Firm Salvini alliance partner the Freedon Party of Austria (FPÖ) currently has 4 seats in the EU parliament, and is likely to increase its share, while the Belgian Vlaams Belang has 1 seat, with the New Flemish Alliance, a “softer” party, as another 4 seats.

In Denmark, Salvini can likely count on votes from the Danish People’s Party, which has 3 seats in the EU parliament, while the Finns party (formerly known in English as the True Finns) in Finland have 2 seats, and are likely to increase their share of the vote as well. Sweden’s Swedish Democrats are also likely to be sympathetic to a populist bloc in the EU parliament.

When assorted smaller parties—such as Germany’s National Democratic Party (1 seat) and Greece’s Golden Dawn (2 seats), and nationalists/populists from Bulgaria, Croatia, Latvia, Lithuania, Czechia, Estonia, Romania, Slovakia, and Slovenia are added in, a potentially significant voting bloc is well within sight.

Only the leftist parties of France and Germany have, together with the socialists from Spain, Portugal, and the leftists from other states, have any real chance of stopping this new populist bloc from emerging and taking over the EU.

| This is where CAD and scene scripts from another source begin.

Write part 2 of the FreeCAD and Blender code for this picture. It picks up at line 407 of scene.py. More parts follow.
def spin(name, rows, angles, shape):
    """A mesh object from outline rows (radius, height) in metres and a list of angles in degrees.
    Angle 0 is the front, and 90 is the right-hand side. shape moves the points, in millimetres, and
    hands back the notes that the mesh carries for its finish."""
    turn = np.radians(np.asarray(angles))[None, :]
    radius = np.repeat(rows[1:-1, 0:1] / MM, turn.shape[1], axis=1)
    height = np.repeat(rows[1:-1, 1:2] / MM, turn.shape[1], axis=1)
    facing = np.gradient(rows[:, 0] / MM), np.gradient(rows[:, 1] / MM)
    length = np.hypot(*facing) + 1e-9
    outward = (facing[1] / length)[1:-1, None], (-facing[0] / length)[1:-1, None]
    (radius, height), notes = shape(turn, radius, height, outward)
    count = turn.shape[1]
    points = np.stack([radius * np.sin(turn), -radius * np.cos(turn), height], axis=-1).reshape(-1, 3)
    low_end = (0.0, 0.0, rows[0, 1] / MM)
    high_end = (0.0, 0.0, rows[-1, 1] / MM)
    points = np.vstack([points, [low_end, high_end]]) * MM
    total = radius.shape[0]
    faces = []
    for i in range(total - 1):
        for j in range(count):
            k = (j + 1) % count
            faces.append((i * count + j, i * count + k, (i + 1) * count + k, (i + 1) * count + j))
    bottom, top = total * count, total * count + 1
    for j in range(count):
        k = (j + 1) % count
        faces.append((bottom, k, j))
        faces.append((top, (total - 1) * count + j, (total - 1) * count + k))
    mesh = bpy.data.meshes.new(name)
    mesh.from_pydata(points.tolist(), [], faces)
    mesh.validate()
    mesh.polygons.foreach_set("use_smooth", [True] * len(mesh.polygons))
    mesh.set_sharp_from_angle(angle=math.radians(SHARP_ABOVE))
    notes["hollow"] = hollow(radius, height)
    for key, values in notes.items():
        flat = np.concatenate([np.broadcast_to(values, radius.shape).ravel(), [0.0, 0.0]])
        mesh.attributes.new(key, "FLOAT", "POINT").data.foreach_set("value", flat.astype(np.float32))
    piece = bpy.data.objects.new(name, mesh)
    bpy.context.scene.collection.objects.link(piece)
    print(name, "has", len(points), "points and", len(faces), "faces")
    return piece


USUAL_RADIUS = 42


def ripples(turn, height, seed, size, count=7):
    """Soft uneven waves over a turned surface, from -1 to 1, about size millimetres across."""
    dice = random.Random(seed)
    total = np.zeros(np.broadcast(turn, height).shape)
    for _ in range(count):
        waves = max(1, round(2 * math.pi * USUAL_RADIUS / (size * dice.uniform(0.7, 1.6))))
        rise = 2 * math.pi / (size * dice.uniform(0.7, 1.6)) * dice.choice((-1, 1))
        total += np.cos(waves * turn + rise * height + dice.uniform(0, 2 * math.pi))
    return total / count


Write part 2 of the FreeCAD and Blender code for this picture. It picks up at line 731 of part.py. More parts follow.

The upcoming elections are therefore going to be one of the most significant European Parliament elections ever held, and if Salvini’s plan comes to fruition, could see the pro-Third World invasion policies which the far left have pursued for so long, turned on their head.

* European Parliament elections are scheduled for 23-26 May. The UK is not scheduled to take part as it is on course to leave the EU on 29 March 2019. The UK also had 72 seats in the parliament, but after Brexit they will obviously have none. Half of the UK seats will be held in reserve, and the other half will be distributed out to other member states.